The data must be written out once more, precisely as given.

Start

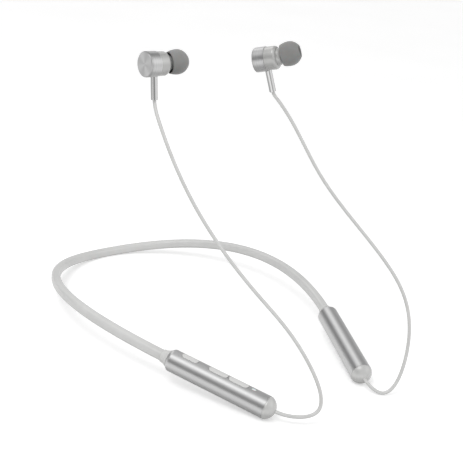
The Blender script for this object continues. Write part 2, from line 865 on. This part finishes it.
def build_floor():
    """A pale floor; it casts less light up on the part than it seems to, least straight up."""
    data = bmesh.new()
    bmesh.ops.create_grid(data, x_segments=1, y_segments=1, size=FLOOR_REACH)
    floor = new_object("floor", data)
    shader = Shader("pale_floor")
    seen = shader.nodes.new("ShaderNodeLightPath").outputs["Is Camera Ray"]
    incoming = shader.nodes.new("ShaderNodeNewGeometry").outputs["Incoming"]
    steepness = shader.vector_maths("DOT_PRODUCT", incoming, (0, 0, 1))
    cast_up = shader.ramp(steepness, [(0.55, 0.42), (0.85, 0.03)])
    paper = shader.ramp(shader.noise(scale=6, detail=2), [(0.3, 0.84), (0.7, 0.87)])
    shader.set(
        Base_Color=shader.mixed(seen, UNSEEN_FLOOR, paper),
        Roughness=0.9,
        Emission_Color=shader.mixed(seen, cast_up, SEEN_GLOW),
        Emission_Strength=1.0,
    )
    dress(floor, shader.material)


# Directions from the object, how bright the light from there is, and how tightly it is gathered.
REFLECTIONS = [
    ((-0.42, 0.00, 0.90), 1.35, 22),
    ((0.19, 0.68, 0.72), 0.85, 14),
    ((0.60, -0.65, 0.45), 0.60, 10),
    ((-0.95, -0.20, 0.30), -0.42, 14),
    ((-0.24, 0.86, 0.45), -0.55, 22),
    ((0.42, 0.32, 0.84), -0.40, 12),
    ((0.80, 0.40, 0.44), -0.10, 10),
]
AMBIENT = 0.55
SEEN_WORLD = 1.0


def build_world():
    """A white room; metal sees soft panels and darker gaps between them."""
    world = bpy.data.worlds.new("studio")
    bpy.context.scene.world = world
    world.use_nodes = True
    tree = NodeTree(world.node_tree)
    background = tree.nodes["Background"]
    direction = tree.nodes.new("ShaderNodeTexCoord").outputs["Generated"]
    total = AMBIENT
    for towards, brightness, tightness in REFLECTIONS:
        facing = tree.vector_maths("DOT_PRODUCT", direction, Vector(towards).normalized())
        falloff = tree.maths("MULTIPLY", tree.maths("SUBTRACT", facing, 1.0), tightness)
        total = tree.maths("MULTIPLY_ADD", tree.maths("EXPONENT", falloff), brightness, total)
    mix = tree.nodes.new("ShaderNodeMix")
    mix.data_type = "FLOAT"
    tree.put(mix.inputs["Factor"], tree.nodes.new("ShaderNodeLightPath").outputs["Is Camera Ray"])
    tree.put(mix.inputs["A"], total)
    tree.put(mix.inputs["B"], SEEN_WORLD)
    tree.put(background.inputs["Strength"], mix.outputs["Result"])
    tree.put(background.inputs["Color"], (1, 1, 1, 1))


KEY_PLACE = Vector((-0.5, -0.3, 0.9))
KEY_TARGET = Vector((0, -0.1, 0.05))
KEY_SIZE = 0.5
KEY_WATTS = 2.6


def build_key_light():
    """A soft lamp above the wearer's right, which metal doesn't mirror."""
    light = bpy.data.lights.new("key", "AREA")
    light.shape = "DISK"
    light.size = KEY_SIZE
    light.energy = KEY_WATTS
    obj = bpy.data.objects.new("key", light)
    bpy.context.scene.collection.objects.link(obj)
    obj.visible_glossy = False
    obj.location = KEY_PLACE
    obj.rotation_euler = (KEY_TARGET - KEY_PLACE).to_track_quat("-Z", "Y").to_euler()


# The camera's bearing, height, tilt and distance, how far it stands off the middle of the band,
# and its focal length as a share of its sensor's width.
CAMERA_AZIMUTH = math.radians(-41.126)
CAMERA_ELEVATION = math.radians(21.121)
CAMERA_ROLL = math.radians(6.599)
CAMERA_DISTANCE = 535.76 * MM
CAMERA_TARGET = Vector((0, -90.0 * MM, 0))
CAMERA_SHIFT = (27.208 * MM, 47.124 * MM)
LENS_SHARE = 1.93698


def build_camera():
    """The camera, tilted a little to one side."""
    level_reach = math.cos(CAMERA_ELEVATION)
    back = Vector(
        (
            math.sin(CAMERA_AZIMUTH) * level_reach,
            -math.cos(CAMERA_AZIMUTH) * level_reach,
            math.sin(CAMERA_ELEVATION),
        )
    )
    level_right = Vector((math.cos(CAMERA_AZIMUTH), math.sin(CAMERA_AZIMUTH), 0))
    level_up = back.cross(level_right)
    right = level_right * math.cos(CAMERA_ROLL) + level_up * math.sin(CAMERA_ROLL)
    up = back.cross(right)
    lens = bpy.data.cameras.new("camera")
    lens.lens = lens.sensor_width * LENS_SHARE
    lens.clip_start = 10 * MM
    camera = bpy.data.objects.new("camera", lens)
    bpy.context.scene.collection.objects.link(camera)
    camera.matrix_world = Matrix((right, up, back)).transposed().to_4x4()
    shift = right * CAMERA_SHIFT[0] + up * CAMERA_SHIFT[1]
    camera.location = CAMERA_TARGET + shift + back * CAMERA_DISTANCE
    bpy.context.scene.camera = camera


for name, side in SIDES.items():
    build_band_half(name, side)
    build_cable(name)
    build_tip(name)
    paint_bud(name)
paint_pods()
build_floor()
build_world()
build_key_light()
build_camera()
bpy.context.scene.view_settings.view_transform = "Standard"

End

▸ **Solution below**
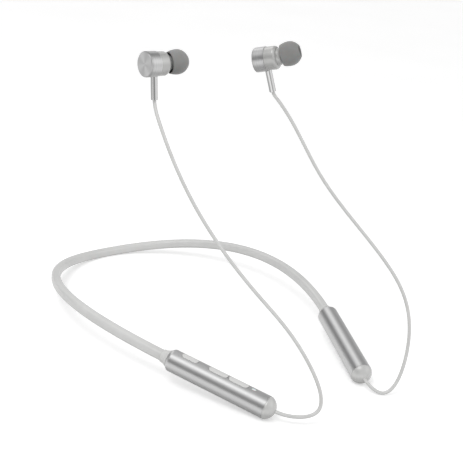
The Blender script for this object continues. Write part 2, from line 865 on. This part finishes it.
def build_floor():
    """A pale floor; it casts less light up on the part than it seems to, least straight up."""
    data = bmesh.new()
    bmesh.ops.create_grid(data, x_segments=1, y_segments=1, size=FLOOR_REACH)
    floor = new_object("floor", data)
    shader = Shader("pale_floor")
    seen = shader.nodes.new("ShaderNodeLightPath").outputs["Is Camera Ray"]
    incoming = shader.nodes.new("ShaderNodeNewGeometry").outputs["Incoming"]
    steepness = shader.vector_maths("DOT_PRODUCT", incoming, (0, 0, 1))
    cast_up = shader.ramp(steepness, [(0.55, 0.42), (0.85, 0.03)])
    paper = shader.ramp(shader.noise(scale=6, detail=2), [(0.3, 0.84), (0.7, 0.87)])
    shader.set(
        Base_Color=shader.mixed(seen, UNSEEN_FLOOR, paper),
        Roughness=0.9,
        Emission_Color=shader.mixed(seen, cast_up, SEEN_GLOW),
        Emission_Strength=1.0,
    )
    dress(floor, shader.material)


# Directions from the object, how bright the light from there is, and how tightly it is gathered.
REFLECTIONS = [
    ((-0.42, 0.00, 0.90), 1.35, 22),
    ((0.19, 0.68, 0.72), 0.85, 14),
    ((0.60, -0.65, 0.45), 0.60, 10),
    ((-0.95, -0.20, 0.30), -0.42, 14),
    ((-0.24, 0.86, 0.45), -0.55, 22),
    ((0.42, 0.32, 0.84), -0.40, 12),
    ((0.80, 0.40, 0.44), -0.10, 10),
]
AMBIENT = 0.55
SEEN_WORLD = 1.0


def build_world():
    """A white room; metal sees soft panels and darker gaps between them."""
    world = bpy.data.worlds.new("studio")
    bpy.context.scene.world = world
    world.use_nodes = True
    tree = NodeTree(world.node_tree)
    background = tree.nodes["Background"]
    direction = tree.nodes.new("ShaderNodeTexCoord").outputs["Generated"]
    total = AMBIENT
    for towards, brightness, tightness in REFLECTIONS:
        facing = tree.vector_maths("DOT_PRODUCT", direction, Vector(towards).normalized())
        falloff = tree.maths("MULTIPLY", tree.maths("SUBTRACT", facing, 1.0), tightness)
        total = tree.maths("MULTIPLY_ADD", tree.maths("EXPONENT", falloff), brightness, total)
    mix = tree.nodes.new("ShaderNodeMix")
    mix.data_type = "FLOAT"
    tree.put(mix.inputs["Factor"], tree.nodes.new("ShaderNodeLightPath").outputs["Is Camera Ray"])
    tree.put(mix.inputs["A"], total)
    tree.put(mix.inputs["B"], SEEN_WORLD)
    tree.put(background.inputs["Strength"], mix.outputs["Result"])
    tree.put(background.inputs["Color"], (1, 1, 1, 1))


KEY_PLACE = Vector((-0.5, -0.3, 0.9))
KEY_TARGET = Vector((0, -0.1, 0.05))
KEY_SIZE = 0.5
KEY_WATTS = 2.6


def build_key_light():
    """A soft lamp above the wearer's right, which metal doesn't mirror."""
    light = bpy.data.lights.new("key", "AREA")
    light.shape = "DISK"
    light.size = KEY_SIZE
    light.energy = KEY_WATTS
    obj = bpy.data.objects.new("key", light)
    bpy.context.scene.collection.objects.link(obj)
    obj.visible_glossy = False
    obj.location = KEY_PLACE
    obj.rotation_euler = (KEY_TARGET - KEY_PLACE).to_track_quat("-Z", "Y").to_euler()


# The camera's bearing, height, tilt and distance, how far it stands off the middle of the band,
# and its focal length as a share of its sensor's width.
CAMERA_AZIMUTH = math.radians(-41.126)
CAMERA_ELEVATION = math.radians(21.121)
CAMERA_ROLL = math.radians(6.599)
CAMERA_DISTANCE = 535.76 * MM
CAMERA_TARGET = Vector((0, -90.0 * MM, 0))
CAMERA_SHIFT = (27.208 * MM, 47.124 * MM)
LENS_SHARE = 1.93698


def build_camera():
    """The camera, tilted a little to one side."""
    level_reach = math.cos(CAMERA_ELEVATION)
    back = Vector(
        (
            math.sin(CAMERA_AZIMUTH) * level_reach,
            -math.cos(CAMERA_AZIMUTH) * level_reach,
            math.sin(CAMERA_ELEVATION),
        )
    )
    level_right = Vector((math.cos(CAMERA_AZIMUTH), math.sin(CAMERA_AZIMUTH), 0))
    level_up = back.cross(level_right)
    right = level_right * math.cos(CAMERA_ROLL) + level_up * math.sin(CAMERA_ROLL)
    up = back.cross(right)
    lens = bpy.data.cameras.new("camera")
    lens.lens = lens.sensor_width * LENS_SHARE
    lens.clip_start = 10 * MM
    camera = bpy.data.objects.new("camera", lens)
    bpy.context.scene.collection.objects.link(camera)
    camera.matrix_world = Matrix((right, up, back)).transposed().to_4x4()
    shift = right * CAMERA_SHIFT[0] + up * CAMERA_SHIFT[1]
    camera.location = CAMERA_TARGET + shift + back * CAMERA_DISTANCE
    bpy.context.scene.camera = camera


for name, side in SIDES.items():
    build_band_half(name, side)
    build_cable(name)
    build_tip(name)
    paint_bud(name)
paint_pods()
build_floor()
build_world()
build_key_light()
build_camera()
bpy.context.scene.view_settings.view_transform = "Standard"